OBJECTIVE
Both the line containing "crankcase();" and the line containing "for node in" belong in the answer, along with every line between them; print exactly those.

DATA SEGMENT

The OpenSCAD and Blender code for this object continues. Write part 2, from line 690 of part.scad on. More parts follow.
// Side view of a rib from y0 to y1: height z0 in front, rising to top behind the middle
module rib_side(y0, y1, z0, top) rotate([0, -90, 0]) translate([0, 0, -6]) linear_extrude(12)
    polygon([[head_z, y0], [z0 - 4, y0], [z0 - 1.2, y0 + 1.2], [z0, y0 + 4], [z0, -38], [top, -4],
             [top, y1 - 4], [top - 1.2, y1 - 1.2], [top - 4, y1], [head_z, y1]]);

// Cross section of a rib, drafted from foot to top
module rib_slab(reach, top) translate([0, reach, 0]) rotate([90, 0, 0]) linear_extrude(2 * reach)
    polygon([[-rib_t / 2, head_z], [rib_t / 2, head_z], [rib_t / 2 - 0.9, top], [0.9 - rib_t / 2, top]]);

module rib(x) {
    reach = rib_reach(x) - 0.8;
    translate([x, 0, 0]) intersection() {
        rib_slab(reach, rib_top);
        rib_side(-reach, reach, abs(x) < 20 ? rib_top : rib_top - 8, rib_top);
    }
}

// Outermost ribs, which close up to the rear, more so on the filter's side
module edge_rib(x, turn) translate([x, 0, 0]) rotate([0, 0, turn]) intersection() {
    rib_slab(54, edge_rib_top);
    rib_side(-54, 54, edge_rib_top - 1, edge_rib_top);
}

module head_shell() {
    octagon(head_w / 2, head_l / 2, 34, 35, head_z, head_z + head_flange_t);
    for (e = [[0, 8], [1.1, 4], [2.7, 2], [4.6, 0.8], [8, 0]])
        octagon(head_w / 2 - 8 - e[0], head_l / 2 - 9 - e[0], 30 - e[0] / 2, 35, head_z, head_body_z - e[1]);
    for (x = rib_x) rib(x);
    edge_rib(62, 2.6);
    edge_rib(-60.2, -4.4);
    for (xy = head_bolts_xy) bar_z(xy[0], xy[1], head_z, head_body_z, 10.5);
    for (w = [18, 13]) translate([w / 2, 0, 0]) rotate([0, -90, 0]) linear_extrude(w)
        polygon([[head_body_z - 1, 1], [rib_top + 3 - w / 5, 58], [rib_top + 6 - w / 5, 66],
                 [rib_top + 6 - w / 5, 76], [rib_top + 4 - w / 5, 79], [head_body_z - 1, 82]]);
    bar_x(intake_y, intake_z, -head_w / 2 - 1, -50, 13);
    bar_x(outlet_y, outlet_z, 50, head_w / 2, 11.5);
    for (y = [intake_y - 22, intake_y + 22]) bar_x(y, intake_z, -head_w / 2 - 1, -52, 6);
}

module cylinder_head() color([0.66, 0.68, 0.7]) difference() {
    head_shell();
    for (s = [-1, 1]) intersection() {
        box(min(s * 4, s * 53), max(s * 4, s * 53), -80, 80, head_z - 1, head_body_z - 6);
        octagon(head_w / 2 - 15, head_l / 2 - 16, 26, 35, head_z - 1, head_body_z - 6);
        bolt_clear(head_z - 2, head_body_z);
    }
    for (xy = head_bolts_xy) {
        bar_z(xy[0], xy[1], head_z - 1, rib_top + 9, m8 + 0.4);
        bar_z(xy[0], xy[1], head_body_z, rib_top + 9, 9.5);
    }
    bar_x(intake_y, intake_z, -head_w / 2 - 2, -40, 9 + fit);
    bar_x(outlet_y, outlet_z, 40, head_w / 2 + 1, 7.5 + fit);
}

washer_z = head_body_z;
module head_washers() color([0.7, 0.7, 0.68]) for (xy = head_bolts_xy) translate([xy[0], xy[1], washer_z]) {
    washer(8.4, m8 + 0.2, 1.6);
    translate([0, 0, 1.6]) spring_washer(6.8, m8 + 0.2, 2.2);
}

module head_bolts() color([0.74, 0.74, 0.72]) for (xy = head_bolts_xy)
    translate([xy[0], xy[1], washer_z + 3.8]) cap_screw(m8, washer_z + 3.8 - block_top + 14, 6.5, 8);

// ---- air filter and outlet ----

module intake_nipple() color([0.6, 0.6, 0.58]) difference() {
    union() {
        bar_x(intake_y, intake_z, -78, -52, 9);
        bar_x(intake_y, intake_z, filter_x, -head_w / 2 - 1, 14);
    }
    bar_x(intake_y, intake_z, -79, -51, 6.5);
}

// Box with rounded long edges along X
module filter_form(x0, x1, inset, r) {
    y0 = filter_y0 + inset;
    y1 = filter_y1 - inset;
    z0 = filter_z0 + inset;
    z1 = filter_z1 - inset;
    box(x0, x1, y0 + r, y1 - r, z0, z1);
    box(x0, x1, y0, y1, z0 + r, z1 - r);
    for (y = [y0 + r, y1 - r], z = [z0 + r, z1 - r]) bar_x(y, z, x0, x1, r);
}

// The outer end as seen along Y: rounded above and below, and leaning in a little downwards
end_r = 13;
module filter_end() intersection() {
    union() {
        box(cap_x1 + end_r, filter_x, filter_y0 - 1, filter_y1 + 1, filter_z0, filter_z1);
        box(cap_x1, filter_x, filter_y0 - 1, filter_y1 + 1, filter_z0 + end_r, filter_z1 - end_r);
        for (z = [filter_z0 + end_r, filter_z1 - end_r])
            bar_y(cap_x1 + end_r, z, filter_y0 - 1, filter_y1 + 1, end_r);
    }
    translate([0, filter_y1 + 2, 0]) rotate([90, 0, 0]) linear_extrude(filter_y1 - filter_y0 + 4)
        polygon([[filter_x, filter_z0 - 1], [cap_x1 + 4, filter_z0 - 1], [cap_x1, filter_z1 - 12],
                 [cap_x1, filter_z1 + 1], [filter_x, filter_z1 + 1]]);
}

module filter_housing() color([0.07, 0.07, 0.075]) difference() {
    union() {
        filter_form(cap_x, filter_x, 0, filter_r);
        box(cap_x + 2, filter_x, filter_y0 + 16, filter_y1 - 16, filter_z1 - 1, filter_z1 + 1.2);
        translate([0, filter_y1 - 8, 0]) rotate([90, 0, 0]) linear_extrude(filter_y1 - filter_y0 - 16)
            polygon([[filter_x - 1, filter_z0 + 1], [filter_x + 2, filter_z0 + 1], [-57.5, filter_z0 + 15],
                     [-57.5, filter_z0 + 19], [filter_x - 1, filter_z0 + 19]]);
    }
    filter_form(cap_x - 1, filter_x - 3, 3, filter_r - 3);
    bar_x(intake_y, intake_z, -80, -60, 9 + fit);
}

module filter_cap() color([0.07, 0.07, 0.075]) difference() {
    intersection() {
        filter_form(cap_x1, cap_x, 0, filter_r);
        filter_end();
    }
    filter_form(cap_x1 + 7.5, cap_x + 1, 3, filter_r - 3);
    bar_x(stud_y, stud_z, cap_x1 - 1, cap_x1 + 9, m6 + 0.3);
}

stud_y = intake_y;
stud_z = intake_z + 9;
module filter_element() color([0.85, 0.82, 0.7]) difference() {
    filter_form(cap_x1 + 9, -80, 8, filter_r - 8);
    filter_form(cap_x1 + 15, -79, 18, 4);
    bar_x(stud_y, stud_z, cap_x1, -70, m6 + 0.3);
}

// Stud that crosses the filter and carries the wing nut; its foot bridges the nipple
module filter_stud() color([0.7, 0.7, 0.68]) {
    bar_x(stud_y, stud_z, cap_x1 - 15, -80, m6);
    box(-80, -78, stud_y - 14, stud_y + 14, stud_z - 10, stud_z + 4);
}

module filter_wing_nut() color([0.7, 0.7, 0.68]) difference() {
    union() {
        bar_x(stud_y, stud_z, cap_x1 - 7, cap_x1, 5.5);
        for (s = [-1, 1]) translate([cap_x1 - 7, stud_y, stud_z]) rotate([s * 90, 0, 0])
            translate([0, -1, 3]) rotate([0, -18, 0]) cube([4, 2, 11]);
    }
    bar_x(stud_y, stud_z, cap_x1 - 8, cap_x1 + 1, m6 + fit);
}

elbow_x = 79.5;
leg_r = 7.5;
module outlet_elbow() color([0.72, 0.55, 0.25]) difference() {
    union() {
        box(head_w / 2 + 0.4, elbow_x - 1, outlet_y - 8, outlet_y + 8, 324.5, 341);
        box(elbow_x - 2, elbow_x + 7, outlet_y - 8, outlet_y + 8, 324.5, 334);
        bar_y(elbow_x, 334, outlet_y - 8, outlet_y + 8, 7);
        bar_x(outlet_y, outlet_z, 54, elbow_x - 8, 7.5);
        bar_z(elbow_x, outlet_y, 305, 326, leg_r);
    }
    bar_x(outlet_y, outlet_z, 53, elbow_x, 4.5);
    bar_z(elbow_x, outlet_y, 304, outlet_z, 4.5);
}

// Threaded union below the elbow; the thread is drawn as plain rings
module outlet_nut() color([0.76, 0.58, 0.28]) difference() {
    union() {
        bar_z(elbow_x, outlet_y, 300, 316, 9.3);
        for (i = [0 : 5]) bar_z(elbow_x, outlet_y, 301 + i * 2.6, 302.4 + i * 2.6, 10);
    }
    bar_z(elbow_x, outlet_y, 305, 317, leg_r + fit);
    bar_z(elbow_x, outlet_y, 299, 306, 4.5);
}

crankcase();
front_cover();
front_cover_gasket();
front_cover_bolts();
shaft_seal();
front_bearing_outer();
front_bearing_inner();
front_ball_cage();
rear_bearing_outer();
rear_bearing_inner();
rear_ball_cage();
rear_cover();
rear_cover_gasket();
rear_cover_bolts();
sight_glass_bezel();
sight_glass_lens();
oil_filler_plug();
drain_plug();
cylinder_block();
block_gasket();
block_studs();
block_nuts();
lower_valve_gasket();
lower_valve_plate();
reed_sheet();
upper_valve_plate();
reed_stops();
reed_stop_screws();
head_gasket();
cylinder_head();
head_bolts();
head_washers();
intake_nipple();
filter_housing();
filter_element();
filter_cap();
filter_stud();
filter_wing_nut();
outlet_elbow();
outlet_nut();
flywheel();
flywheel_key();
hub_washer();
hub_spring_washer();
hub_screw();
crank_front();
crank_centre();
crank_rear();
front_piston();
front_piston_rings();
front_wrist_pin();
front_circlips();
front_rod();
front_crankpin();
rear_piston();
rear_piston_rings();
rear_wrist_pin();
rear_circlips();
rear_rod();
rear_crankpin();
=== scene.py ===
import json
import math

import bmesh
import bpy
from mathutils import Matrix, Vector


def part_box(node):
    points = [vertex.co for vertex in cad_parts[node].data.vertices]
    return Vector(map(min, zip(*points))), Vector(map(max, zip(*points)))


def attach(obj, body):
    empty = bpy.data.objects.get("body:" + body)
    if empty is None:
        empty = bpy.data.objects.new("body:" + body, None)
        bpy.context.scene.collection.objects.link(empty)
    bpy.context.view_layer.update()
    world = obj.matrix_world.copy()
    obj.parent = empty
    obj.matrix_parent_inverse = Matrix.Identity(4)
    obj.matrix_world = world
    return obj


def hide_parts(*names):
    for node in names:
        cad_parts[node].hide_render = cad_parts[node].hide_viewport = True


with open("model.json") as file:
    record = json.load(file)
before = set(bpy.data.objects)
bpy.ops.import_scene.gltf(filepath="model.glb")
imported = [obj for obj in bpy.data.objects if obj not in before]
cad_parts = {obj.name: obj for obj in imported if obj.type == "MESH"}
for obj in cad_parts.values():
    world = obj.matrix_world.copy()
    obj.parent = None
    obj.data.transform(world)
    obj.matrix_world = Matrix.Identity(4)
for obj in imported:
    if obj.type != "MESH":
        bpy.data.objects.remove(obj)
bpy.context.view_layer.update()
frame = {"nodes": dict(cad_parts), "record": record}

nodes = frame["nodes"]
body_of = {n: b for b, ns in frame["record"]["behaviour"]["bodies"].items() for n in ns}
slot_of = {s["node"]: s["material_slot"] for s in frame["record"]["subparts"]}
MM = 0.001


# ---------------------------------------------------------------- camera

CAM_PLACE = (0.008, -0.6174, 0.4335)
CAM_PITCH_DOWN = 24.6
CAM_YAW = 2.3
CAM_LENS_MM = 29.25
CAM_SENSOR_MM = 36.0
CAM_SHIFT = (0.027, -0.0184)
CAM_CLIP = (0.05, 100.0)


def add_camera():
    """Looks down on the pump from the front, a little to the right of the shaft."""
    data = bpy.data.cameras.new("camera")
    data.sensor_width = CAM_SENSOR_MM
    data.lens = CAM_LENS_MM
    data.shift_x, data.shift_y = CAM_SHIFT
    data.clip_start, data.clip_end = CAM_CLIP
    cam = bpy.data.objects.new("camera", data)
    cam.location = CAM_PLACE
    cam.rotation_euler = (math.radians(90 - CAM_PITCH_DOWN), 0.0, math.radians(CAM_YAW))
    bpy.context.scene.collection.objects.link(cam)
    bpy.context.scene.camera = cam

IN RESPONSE
crankcase();
front_cover();
front_cover_gasket();
front_cover_bolts();
shaft_seal();
front_bearing_outer();
front_bearing_inner();
front_ball_cage();
rear_bearing_outer();
rear_bearing_inner();
rear_ball_cage();
rear_cover();
rear_cover_gasket();
rear_cover_bolts();
sight_glass_bezel();
sight_glass_lens();
oil_filler_plug();
drain_plug();
cylinder_block();
block_gasket();
block_studs();
block_nuts();
lower_valve_gasket();
lower_valve_plate();
reed_sheet();
upper_valve_plate();
reed_stops();
reed_stop_screws();
head_gasket();
cylinder_head();
head_bolts();
head_washers();
intake_nipple();
filter_housing();
filter_element();
filter_cap();
filter_stud();
filter_wing_nut();
outlet_elbow();
outlet_nut();
flywheel();
flywheel_key();
hub_washer();
hub_spring_washer();
hub_screw();
crank_front();
crank_centre();
crank_rear();
front_piston();
front_piston_rings();
front_wrist_pin();
front_circlips();
front_rod();
front_crankpin();
rear_piston();
rear_piston_rings();
rear_wrist_pin();
rear_circlips();
rear_rod();
rear_crankpin();
=== scene.py ===
import json
import math

import bmesh
import bpy
from mathutils import Matrix, Vector


def part_box(node):
    points = [vertex.co for vertex in cad_parts[node].data.vertices]
    return Vector(map(min, zip(*points))), Vector(map(max, zip(*points)))


def attach(obj, body):
    empty = bpy.data.objects.get("body:" + body)
    if empty is None:
        empty = bpy.data.objects.new("body:" + body, None)
        bpy.context.scene.collection.objects.link(empty)
    bpy.context.view_layer.update()
    world = obj.matrix_world.copy()
    obj.parent = empty
    obj.matrix_parent_inverse = Matrix.Identity(4)
    obj.matrix_world = world
    return obj


def hide_parts(*names):
    for node in names:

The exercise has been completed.